GUNS, SCHOOLS, AND KIDS   
Part 2
“I have the right to be a child!”


https://www.amnesty.org.uk/rights-child-pictures

Eight words, eight one-syllable words, shout the child’s version of Provision 2 of the UN Declaration of the Rights of the Child.  The official version is no less direct, no less compelling:

"Principle 2 The child shall enjoy special protection, and shall be given opportunities and facilities, by law and by other means, to enable him to develop physically, mentally, morally, spiritually and socially in a healthy and normal manner and in conditions of freedom and dignity. In the enactment of laws for this purpose, the best interests of the child shall be the paramount consideration."

Every time a child is harmed, our credibility as grown-ups is challenged, the strength of our society diminished.  How much more so if that child is harmed not by a careless, evil or neglectful act, but by a set of policies.  By the “normal” way the society works?

The killing of children and their principal at Sandy Hook Elementary School by a single shooter who owned what can only be called an arsenal of weapons designed for killing shocked the world and set in motion a determination to finally – finally – bring gun control to the US.  It didn’t happen.

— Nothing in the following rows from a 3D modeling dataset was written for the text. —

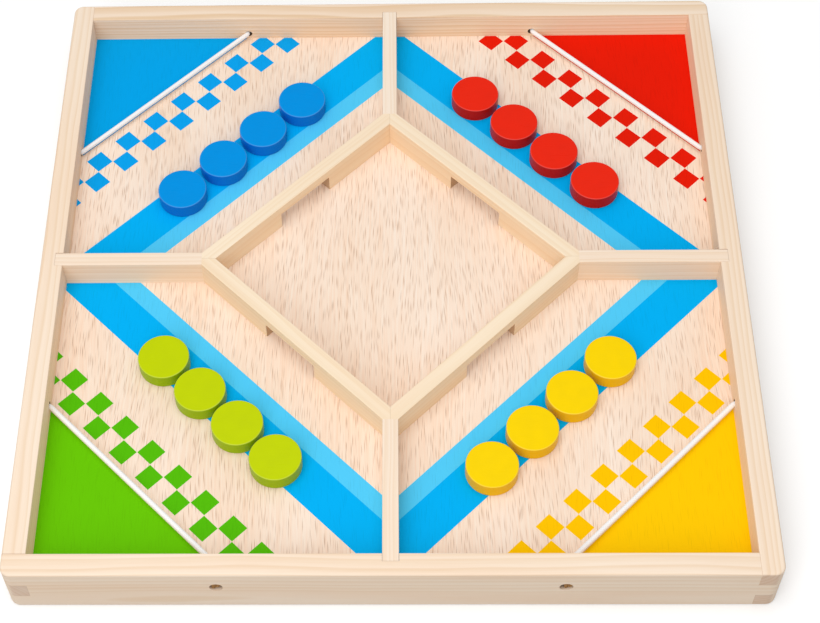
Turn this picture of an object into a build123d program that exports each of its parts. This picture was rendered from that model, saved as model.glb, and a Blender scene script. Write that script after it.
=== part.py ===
from build123d import *
import math
import os

# A square wooden finger flick tray for four players. All sizes are in millimetres.
# The origin is the middle of the underside, +X is to the right and +Y to the back.

# Outer rails, finger jointed at the four corners
board_side = 350.0
rail_thickness = 11.0
rail_height = 30.5
corner_radius = 5.0
finger_rows = 3
outer_edge_round = 1.2
inner_edge_round = 0.4

# Floor panel, held in a groove of the rails
floor_height = 15.0
panel_thickness = 4.0
groove_depth = 4.0
panel_clearance = 0.3

# Central diamond with a gate in each of its walls
field_side = 123.5
wall_thickness = 7.5
gate_length = 34.0
gate_height = 10.0

# Dividers between the four players' corners, housed in the rails
divider_thickness = 7.5
housing_depth = 4.0
housing_clearance = 0.1

# Round elastic across each corner, knotted in a pocket on the outside of each rail.
# It is pulled against the side of its hole that is nearer to the corner.
elastic_diameter = 2.5
elastic_over_floor = 3.5
hole_from_corner = 85.4
elastic_hole_clearance = 0.75
elastic_edge_gap = 0.15
elastic_bend_radius = 2.0
elastic_bend_lead = 0.3
pocket_diameter = 6.2
pocket_depth = 4.0
knot_diameter = 4.8
knot_flat_diameter = 4.2

# Discs, four to a player
disc_diameter = 25.0
disc_thickness = 8.0
disc_edge_round = 0.6
discs_in_row = 4

# Each player's corner: its signs along X and Y, how far the row of discs stands
# outside the middle of the lane, how far it is shifted along the lane towards the
# side rail, and the gap between two discs
players = {
    "blue": {"x": -1, "y": 1, "outwards": -8.4, "sideways": -2.3, "gap": 3.6},
    "red": {"x": 1, "y": 1, "outwards": -7.05, "sideways": -5.9, "gap": 3.4},
    "green": {"x": -1, "y": -1, "outwards": -4.5, "sideways": 0.3, "gap": 1.6},
    "yellow": {"x": 1, "y": -1, "outwards": -6.15, "sideways": -5.5, "gap": 2.9},
}

# Places that follow from the sizes above
root2 = math.sqrt(2)
half_side = board_side / 2
inner_half = half_side - rail_thickness
wall_height = rail_height - floor_height
finger_height = rail_height / finger_rows
groove_half = inner_half + groove_depth
panel_half = groove_half - panel_clearance
housing_half = inner_half + housing_depth
field_half = field_side / 2
wall_outside = field_half + wall_thickness
divider_start = root2 * wall_outside - divider_thickness / 2
hole_place = inner_half - hole_from_corner
elastic_place = hole_place + elastic_hole_clearance - elastic_edge_gap
hole_height = floor_height + elastic_over_floor
hole_radius = elastic_diameter / 2 + elastic_hole_clearance
bend_place = inner_half - elastic_bend_lead
pocket_floor = half_side - pocket_depth
elastic_line = (elastic_place + bend_place) / root2
lane_middle = (elastic_line + wall_outside) / 2

os.makedirs("parts", exist_ok=True)


def keep(builder, name):
    """Labels a finished piece and writes it."""
    builder.part.label = name
    export_step(builder.part, f"parts/{name}.step")


def long_top_edges(builder, direction):
    """The straight edges of a wall's top that run along it."""
    return builder.faces().sort_by(Axis.Z)[-1].edges().filter_by(Axis((0, 0, 0), direction))


# The tray's outside, with rounded corners and eased edges, which trims all four rails
with BuildPart() as envelope:
    with BuildSketch():
        RectangleRounded(board_side, board_side, corner_radius)
    extrude(amount=rail_height)
    fillet(
        envelope.faces().sort_by(Axis.Z)[-1].edges() + envelope.faces().sort_by(Axis.Z)[0].edges(),
        outer_edge_round,
    )


def make_rail(name, outward, along):
    """One rail, like the other three: its fingers take turns between its two ends, row by row."""
    middle = outward * (half_side - rail_thickness / 2)
    across = Plane(origin=middle, x_dir=along, z_dir=(0, 0, 1))
    with BuildPart() as rail:
        with BuildSketch(across):
            Rectangle(2 * inner_half, rail_thickness)
        extrude(amount=rail_height)
        for row in range(finger_rows):
            end = -1 if row % 2 == 0 else 1
            with BuildSketch(across.offset(row * finger_height)):
                with Locations((end * (inner_half + rail_thickness / 2), 0)):
                    Rectangle(rail_thickness, rail_thickness)
            extrude(amount=finger_height)
        add(envelope.part, mode=Mode.INTERSECT)
        # groove for the floor panel
        with BuildSketch(Plane.XY.offset(floor_height - panel_thickness)):
            Rectangle(2 * groove_half, 2 * groove_half)
        extrude(amount=panel_thickness, mode=Mode.SUBTRACT)
        # housing for the divider's end
        inner_face = outward * inner_half + Vector(0, 0, floor_height)
        with BuildSketch(Plane(origin=inner_face, x_dir=along, z_dir=(0, 0, 1))):
            Rectangle(divider_thickness + 2 * housing_clearance, 2 * housing_depth)
        extrude(amount=wall_height, mode=Mode.SUBTRACT)
        # two elastic holes, each with a pocket for the knot on the outside
        for side in (-1, 1):
            mouth = outward * half_side + along * (side * hole_place) + Vector(0, 0, hole_height)
            with Locations(Plane(origin=mouth, x_dir=along, z_dir=outward)):
                CounterBoreHole(hole_radius, pocket_diameter / 2, pocket_depth, depth=rail_thickness)
        top_edges = rail.faces().sort_by(Axis.Z)[-1].edges()
        fillet(top_edges.group_by(Axis((0, 0, 0), outward))[0], inner_edge_round)
    keep(rail, name)


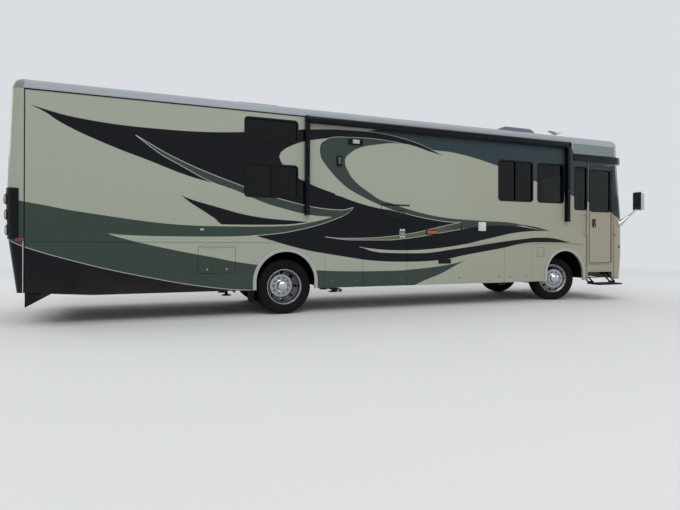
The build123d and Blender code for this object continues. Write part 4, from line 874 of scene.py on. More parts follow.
def tyre(piece, centre, outwards):
    """A tyre with ribs on its walls, grooves round its tread and notched shoulders."""
    place = facing(centre, outwards)
    section = [*TYRE_SECTION, *((r, -out, lug) for r, out, lug in reversed(TYRE_SECTION)), *TYRE_FOOT]
    profile = [(radius, height) for radius, height, _ in section]
    rings = piece.lathe(profile, place, "tyre", LUGS * LUG_STEPS, closed=True)
    for ring, (_, height, lug) in zip(rings, section):
        axis_point = place @ Vector((0, 0, height))
        for vert in ring[::LUG_STEPS] if lug else ():
            vert.co += (axis_point - vert.co).normalized() * LUG_DEPTH + (centre - axis_point) * LUG_LEAN


def tyres():
    """Each wheel's tyres, in place of the plain solids."""
    for name, body, tyres_node, _, centres, outwards in WHEELS:
        piece = Piece("tyres_" + name, body)
        for centre in centres:
            tyre(piece, centre, outwards)
        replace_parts(piece.done(sharp=32.0), tyres_node)


def rims():
    """Each wheel's rims in polished metal round a dark drum."""
    for name, _, _, rims_node, centres, outwards in WHEELS:
        drum = WHEEL_REACHES[name.split("_")[0]][0]
        wear(rims_node, rim_metal("rim_" + name, centres[0], outwards, drum))


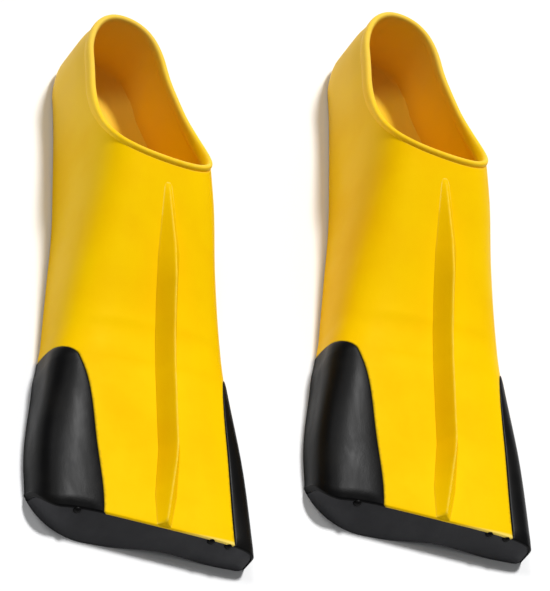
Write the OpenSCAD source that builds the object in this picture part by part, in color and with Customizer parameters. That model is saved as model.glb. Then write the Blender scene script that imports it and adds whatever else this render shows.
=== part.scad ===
/* [Fin size] */
// Length of one fin from the tip line to the back of the heel
fin_len = 397; // [380:1:420]
// Half width of the tip on the wide side
tip_wide = 88; // [80:1:96]
// Half width of the tip on the narrow side
tip_narrow = 75; // [70:1:84]
// Thickness of the blade at its tip
tip_thick = 26; // [20:1:28]
// Half width at the ball of the foot
ball_half = 51; // [46:1:56]
// Half width at the ankle on the wide side
ankle_wide = 34; // [31:1:38]
// Half width at the ankle on the narrow side
ankle_narrow = 48; // [40:1:50]
// Half width of the heel
heel_half = 29; // [26:1:32]

/* [Heights] */
// Height of the top over the toes
toe_height = 50; // [44:1:56]
// Height of the top over the ball of the foot
ball_height = 68; // [60:1:74]
// Height of the top over the instep
instep_height = 86; // [78:1:92]
// Height of the opening's edge around the heel
collar_height = 57; // [52:1:64]
// Height the lip would reach at its foremost point
lip_height = 96; // [92:1:104]

/* [Foot pocket] */
// Thickness of the pocket wall
wall = 3.6; // [3:0.1:5]
// Thickness of the sole
sole_thick = 6; // [4:0.5:8]
// Thickness of the pocket's own floor, on the sole
pocket_floor = 2; // [1.5:0.5:3]
// Height of the upright edge at the foot of the wall
edge_height = 3; // [2:0.5:4]
// Tip line to the front end of the hollow
toe_end = 142; // [134:1:150]
// Tip line to the foremost point of the lip
lip_y = 256; // [246:1:262]
// How far the opening is turned about the vertical, in degrees
opening_turn = -12; // [-14:1:0]
// Radius of the bead around the opening
bead_radius = 3; // [2.5:0.1:3.5]

/* [Blade] */
// Length of the web that bends, along the fin
web_len = 24; // [20:1:28]
// Tip line to the middle of the web
flex_y = 106; // [100:1:112]
// Thickness of the yellow skin over the blade
skin = 3.5; // [2.5:0.5:5]
// Height of the shallow arch along the blade's underside
under_arch = 4; // [0:0.5:6]
// Height of the centre rib above the skin
rib_height = 13; // [8:1:16]
// How far the rib's crest lies off the fin's centre line
rib_offset = 10; // [0:1:12]
// Half width of the black rail at the tip on the wide side, as seen from above
rail_wide = 47; // [40:1:54]
// Half width of the black rail at the tip on the narrow side
rail_narrow = 19; // [14:1:24]
// Tip line to the front end of the rails, under the toes
rail_end = 138; // [130:1:144]
// How far the lower edge of the end face stands out past the tip line
tip_low = 4; // [0:1:8]
// How far the end face leans back over its height, on the fin's centre line
tip_lean = 7; // [2:1:12]
// Radius of the end face's lower corner on the wide side
tip_round = 42; // [20:1:50]

/* [Pair] */
// Sideways distance between the two fins
pair_x = 214; // [195:1:240]
// Lengthwise distance between the two fins
pair_y = 49; // [0:1:60]

/* [Hidden] */

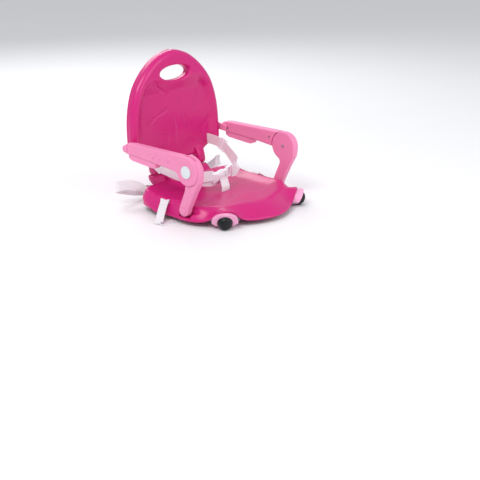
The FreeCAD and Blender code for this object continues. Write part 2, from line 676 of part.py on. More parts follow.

In the nearly four years since the Sandy Hook shooting, our children have not “enjoyed special protection” from gun violence.   In fact, according to Everytown for Gun Safety Research, there have been 191 school shootings in the U.S. since 2013, including occasions when a gun was fired but no one was hurt.

Less headline-grabbing but even more troubling is the news that in the US, again since the Sandy Hook deaths, an American child under 12 (under 12!  not inclusive of teenagers!) has died by intentional and accidental gunfire every other day.

If we take the best interests of the child seriously, then we cannot reconcile the ready availability of guns with the loss of life at Sandy Hook.  Our sympathies have not translated into the “enactment of laws” to make the world safer for our children.